The rules on what can trigger this are as follow (from the MSDN documentation):

  • The function contains an array on the stack that is larger than 4 bytes, has more than two elements, and has an element type that is not a pointer type.
  • The function contains a data structure on the stack whose size is more than 8 bytes and contains no pointers.
  • The function contains a buffer allocated by using the _alloca function.
  • The function contains a data structure that contains another which triggers one of the above checks.

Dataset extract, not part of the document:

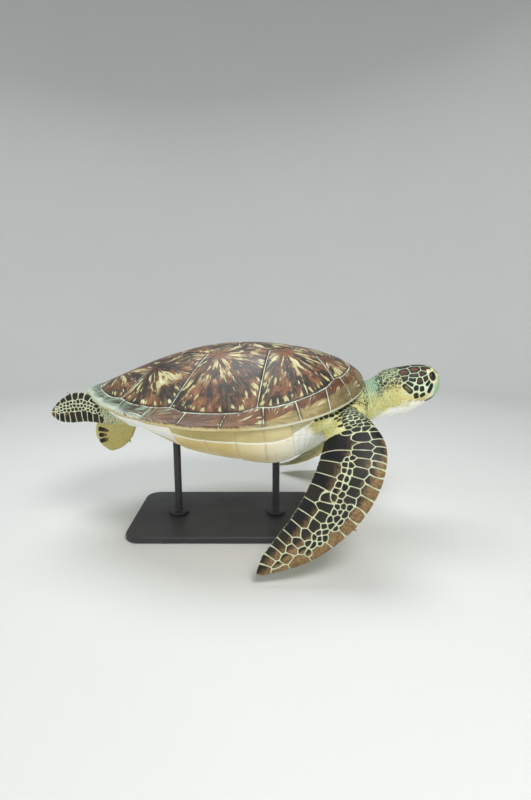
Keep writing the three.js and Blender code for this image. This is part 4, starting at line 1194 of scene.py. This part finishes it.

This is all fine and well and you should never disable it program/file wide. But you should keep an eye out. In very performance critical code, this small overhead can have a sizable impact. I’ve observed this over the years a few times but it now popped up somewhere I didn’t expect it: my math library Realtime Math (RTM).

Non-zero cost abstractions

The SSE2 headers define a few types. Of interest to us today is __m128 but others suffer from the same issue as well (including wider types such as __m256). Those define a register wide value suitable for SIMD intrinsics: __m128 contains four 32 bit floats. As such, it takes up 16 bytes.

Because it is considered a native type by the compiler, it does not trigger buffer security checks to be inserted despite being larger than 8 bytes without containing pointers.

However, the same is not true if you wrap it in a struct or class.

struct scalarf
{
    __m128 value;
};

The above struct might trigger security checks to be inserted: it is a struct larger than 8 bytes that does not contain pointers.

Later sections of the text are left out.